What the task asks
Find the line containing "Recreate this object" and copy it exactly, along with every line after it up to and including the line containing "rib_groove_count = 7". Copy nothing else.

——

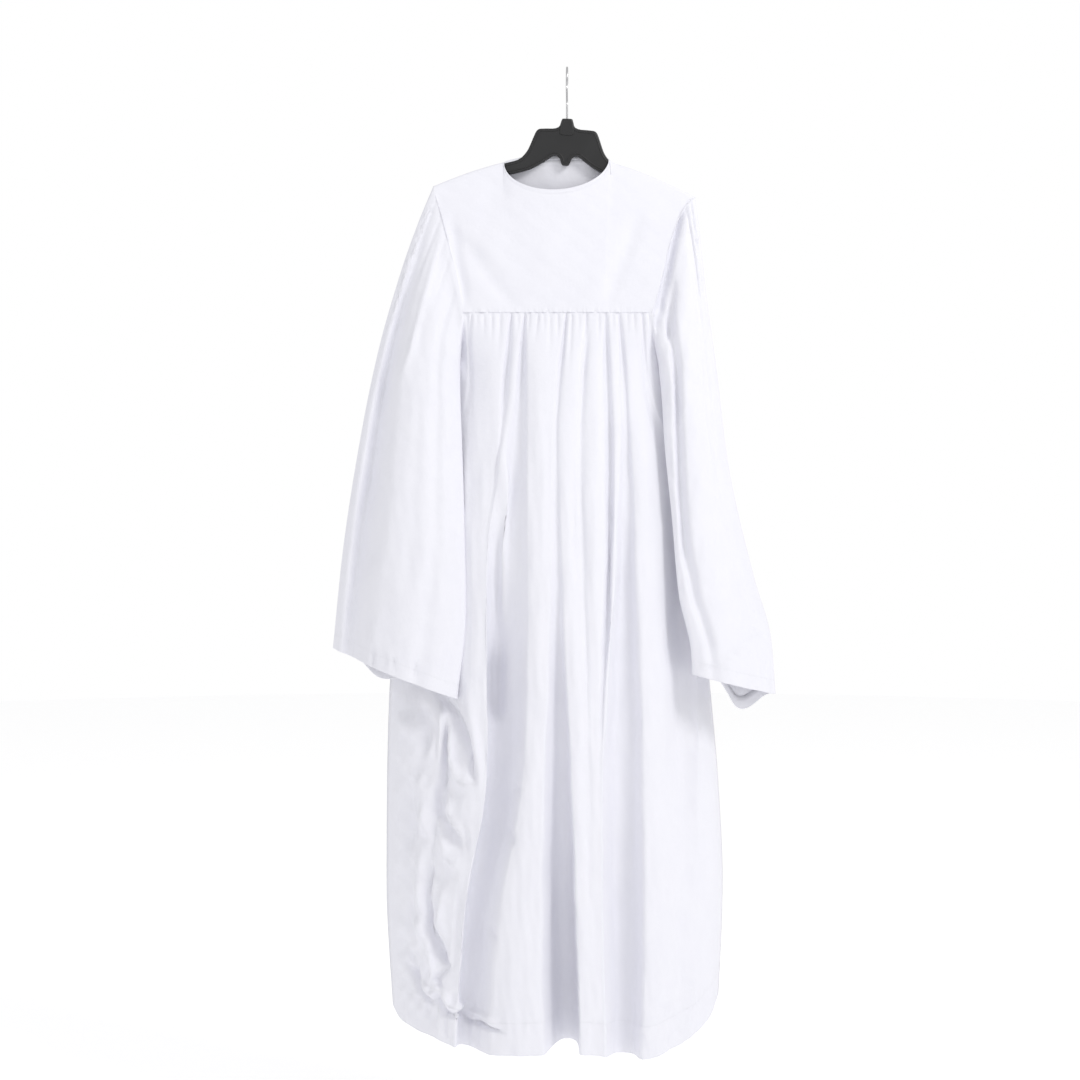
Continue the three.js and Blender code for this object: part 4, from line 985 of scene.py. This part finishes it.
def cloth_material():
    material = bpy.data.materials.new("white_cloth")
    nodes = Nodes(material)
    places = nodes.new("UVMap", uv_map="weave").outputs["UV"]
    bands = (nodes.new("TexWave", bands_direction=direction, Vector=places, Scale=BAND / THREAD,
                       Distortion=0.6, Detail=1).outputs["Fac"] for direction in "XY")
    weave = nodes.math("MULTIPLY", nodes.math("ADD", *bands), 0.5)
    stretched = nodes.new("Mapping", Vector=places, Scale=(60, 420, 1)).outputs[0]
    slub = nodes.noise(stretched, 1)
    objects = nodes.new("TexCoord").outputs["Object"]
    crush = nodes.noise(objects, 26, 3, 0.55)
    fine = nodes.noise(objects, 130)
    normal = nodes.bump(crush, 0.004, 0.35)
    for height, distance, strength in ((fine, 0.0008, 0.25), (slub, 0.0003, 0.3), (weave, 0.00012, 0.5),
                                       (stitches(nodes), 0.0005, 0.6)):
        normal = nodes.bump(height, distance, strength, Normal=normal)
    nodes.plug(nodes.shader, Base_Color=nodes.shades(crush, (0.79, 0.79, 0.853), (0.82, 0.82, 0.873)),
               Roughness=nodes.math("MULTIPLY_ADD", fine, 0.1, 0.74), Normal=normal,
               Sheen_Weight=0.12, Sheen_Roughness=0.5, Specular_IOR_Level=0.3)
    return material


def hard_material(name, scales, dark, light, rough, bump, metallic):
    """Plastic or steel, with a fine grain, and a cloud that its colour and roughness follow."""
    material = bpy.data.materials.new(name)
    nodes = Nodes(material)
    objects = nodes.new("TexCoord").outputs["Object"]
    grain, cloud = (nodes.noise(objects, scale) for scale in scales)
    nodes.plug(nodes.shader, Base_Color=nodes.shades(cloud, dark, light), Metallic=metallic,
               Roughness=nodes.math("MULTIPLY_ADD", cloud, *rough), Normal=nodes.bump(grain, *bump))
    return material


# ---- stage
def area_light(name, light):
    lamp = bpy.data.lights.new(name, "AREA")
    lamp.shape = "DISK"
    lamp.size = light.size
    lamp.energy = light.power
    lamp.color = light.colour
    thing = linked(name, lamp, light.place)
    thing.rotation_euler = (Vector(LIT_PLACE) - thing.location).to_track_quat("-Z", "Y").to_euler()


def make_world():
    """White all round, and a little less of it falls on the object as soft light."""
    world = bpy.data.worlds.new("studio")
    nodes = Nodes(world, "Background")
    seen = nodes.new("LightPath").outputs["Is Camera Ray"]
    strength = nodes.new("MapRange", Value=seen, To_Min=AMBIENT, To_Max=1).outputs["Result"]
    nodes.plug(nodes.shader, Color=(1, 1, 1, 1), Strength=strength)
    bpy.context.scene.world = world


def make_stage():
    make_world()
    material = bpy.data.materials.new("studio_floor")
    nodes = Nodes(material)
    nodes.plug(nodes.shader, Base_Color=(0.93, 0.93, 0.935, 1), Roughness=0.9, Emission_Color=(1, 1, 1, 1),
               Emission_Strength=FLOOR.glow)
    bpy.ops.mesh.primitive_circle_add(vertices=96, radius=FLOOR.radius, fill_type="NGON",
                                      location=(0, 0, FLOOR.height))
    floor = bpy.context.object
    floor.name = "studio_floor"
    floor.data.materials.append(material)
    for name, light in LIGHTS.items():
        area_light(name, light)


def make_camera():
    camera = bpy.data.cameras.new("camera")
    camera.sensor_width = CAMERA.sensor
    camera.lens = CAMERA.lens
    camera.clip_end = CAMERA.sees_to
    thing = linked("camera", camera, CAMERA.place)
    thing.rotation_euler = (math.radians(90), 0, 0)
    bpy.context.scene.camera = thing


# ---- the scene
def finish_piece(piece, material, slot, *nodes):
    """Gives a piece its material, puts it under the root body, and hides the CAD nodes it stands in for."""
    piece.data.materials.append(material)
    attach(piece, "root")
    if nodes:
        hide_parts(*nodes)


bpy.context.scene.view_settings.view_transform = "Standard"
make_camera()
make_stage()

cloth = cloth_material()
front_skirt = make_skirt("robe_front_skirt", FRONT_FOLDS, FRONT_GATHERS, FRONT_CREASES, 1, FINE, 11)
back_skirt = make_skirt("robe_back_skirt", BACK_FOLDS, BACK_GATHERS, BACK_CREASES, -1, PLAIN, 21)
front_yoke = make_yoke("robe_front_yoke", FRONT_YOKE_CREASES, 1, 31)
back_yoke = make_yoke("robe_back_yoke", BACK_YOKE_CREASES, -1, 41)
left_sleeve = make_sleeve("robe_left_sleeve", "left", 51)
right_sleeve = make_sleeve("robe_right_sleeve", "right", 61)
for piece, *nodes in (
    (front_skirt, "front_skirt"), (back_skirt, "back_skirt"),
    (front_yoke, "front_yoke"), (back_yoke, "back_yoke"),
    (left_sleeve, "left_sleeve_front", "left_sleeve_back"),
    (right_sleeve, "right_sleeve_front", "right_sleeve_back"),
):
    finish_piece(piece, cloth, "white_cloth", *nodes)

plastic = hard_material("hanger_plastic", (900, 22), (0.011, 0.011, 0.012), (0.017, 0.017, 0.018),
                        (0.14, 0.34), (0.0002, 0.25), 0)
hanger_pieces = make_hanger()
for piece in hanger_pieces:
    finish_piece(piece, plastic, "hanger_plastic")
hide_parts("hanger_body")
steel = hard_material("hook_steel", (300, 300), (0.52, 0.52, 0.53), (0.64, 0.64, 0.65), (0.08, 0.24),
                      (0.00003, 0.15), 1)
finish_piece(make_hook(), steel, "hook_steel", "hanger_hook")
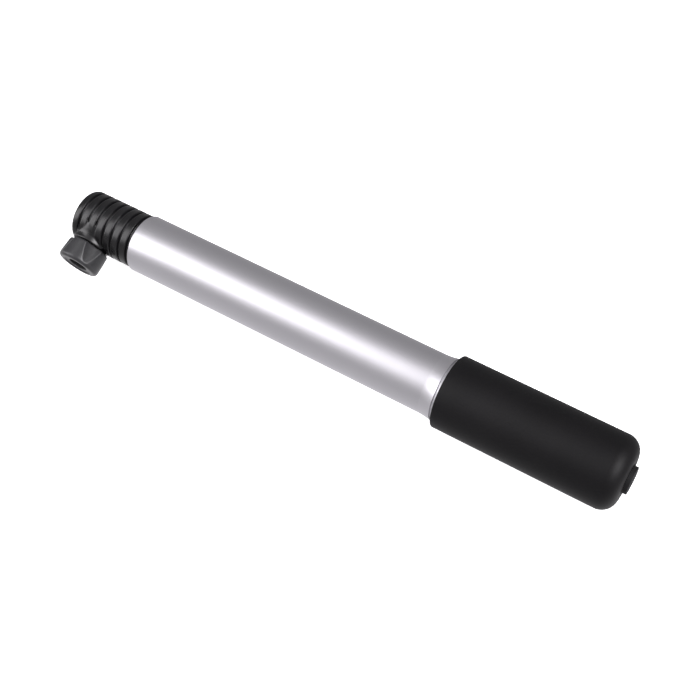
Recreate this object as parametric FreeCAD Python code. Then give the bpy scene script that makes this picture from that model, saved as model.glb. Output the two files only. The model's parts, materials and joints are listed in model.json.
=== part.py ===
import FreeCAD, Part
import math
import os

Vector = FreeCAD.Vector

# A hand-held frame pump lying along X: head at -X, handle at +X, nozzle pointing along -Y.
# The origin is on the pump's axis, at the middle of the bare barrel where a frame clip holds it.

# barrel
barrel_d = 25.0
barrel_wall = 1.5
bare_length = 146.5           # barrel seen between the head and the closed handle
barrel_end_round = 0.5
stop_ring_length = 6.5
stop_ring_rise = 0.55
stop_ring_lip = 0.7
stop_ring_groove = 0.5

# ribbed head
collar_step = 0.65            # the barrel stands this proud of the collar
collar_length = 30.8
collar_round = 2.0
spigot_length = 12.0
rib_pitch = 4.24
first_rib = 4.15
rib_groove_top = 1.5
rib_groove_floor = 0.8
rib_groove_depth = 0.7
rib_groove_count = 7

# nozzle
nozzle_inset = 9.2            # nozzle axis from the head's free end
boss_d = 16.4
boss_proud = 0.15             # boss's face past the collar, on the nozzle's side
boss_blend = 1.2
boss_margin = 1.3             # ribs stop this far from the boss
neck_wall = 1.2
neck_length = 4.0
thread_pitch = 1.0
thread_depth = 0.3
valve_pocket_gap = 0.3        # round the tyre valve, past the grommet
valve_pocket_depth = 2.6      # below the boss's face
air_way_d = 3.2
nut_wall = 3.45
nut_length = 9.6
nut_gap = 0.3                 # dark line between the boss and the nut
nut_round = 1.5
nut_face_recess = 0.4
nut_face_rim = 2.9
nut_end_wall = 1.4
nut_lobes = 4
scallop_r = 9.3
scallop_depth = 1.7
scallop_turn = -43.0          # the nut as it was left, from a scallop facing +Z
scallop_fade = 2.0            # scallops run out this far short of the nut's face
valve_hole_d = 7.8
grommet_washer_t = 0.8
depressor_plate_t = 1.0
depressor_pin_d = 2.0
depressor_pin_length = 4.4
depressor_hole_d = 1.5
depressor_hole_count = 4

# check valve in the head's spigot
retainer_t = 3.0
retainer_d = 12.0
retainer_hole_d = 4.0
seat_t = 2.0
seat_hole_d = 3.2
ball_d = 5.0
valve_chamber_d = 6.4
valve_chamber_length = 10.0
spring_wire_d = 0.5
spring_mean_d = 3.8
spring_coils = 4
spring_steps = 16             # points along each coil of the wire's path

# plunger
rod_d = 8.0
rod_neck_d = 6.0
piston_gap = 2.0              # from the head's spigot to the piston at rest
piston_length = 12.0
piston_socket = 4.0
piston_groove_from_front = 4.0
piston_ring_d = 2.4
piston_screw_d = 4.0
piston_screw_length = 15.0
piston_screw_head_d = 7.6
piston_screw_head_t = 2.6
piston_pocket = 4.0
piston_washer_t = 0.8
bumper_t = 3.0
bumper_d = 15.0

# rod gland at the barrel's hidden end
gland_insert = 12.0
gland_flange_t = 3.4
gland_bush_wall = 1.5
gland_ring_d = 1.8
gland_ring_inset = 5.0
vent_d = 1.6
vent_count = 3
detent_ring_d = 1.8
detent_land = 7.0             # narrow end of the handle's bore, which the ring holds shut

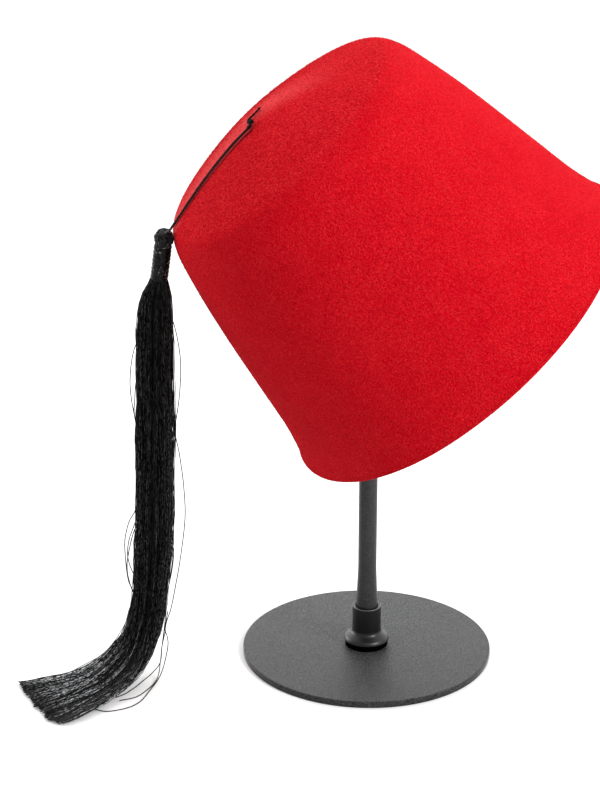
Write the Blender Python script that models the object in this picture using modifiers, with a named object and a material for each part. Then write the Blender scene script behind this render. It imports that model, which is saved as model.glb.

——

Result of this exercise
Recreate this object as parametric FreeCAD Python code. Then give the bpy scene script that makes this picture from that model, saved as model.glb. Output the two files only. The model's parts, materials and joints are listed in model.json.
=== part.py ===
import FreeCAD, Part
import math
import os

Vector = FreeCAD.Vector

# A hand-held frame pump lying along X: head at -X, handle at +X, nozzle pointing along -Y.
# The origin is on the pump's axis, at the middle of the bare barrel where a frame clip holds it.

# barrel
barrel_d = 25.0
barrel_wall = 1.5
bare_length = 146.5           # barrel seen between the head and the closed handle
barrel_end_round = 0.5
stop_ring_length = 6.5
stop_ring_rise = 0.55
stop_ring_lip = 0.7
stop_ring_groove = 0.5

# ribbed head
collar_step = 0.65            # the barrel stands this proud of the collar
collar_length = 30.8
collar_round = 2.0
spigot_length = 12.0
rib_pitch = 4.24
first_rib = 4.15
rib_groove_top = 1.5
rib_groove_floor = 0.8
rib_groove_depth = 0.7
rib_groove_count = 7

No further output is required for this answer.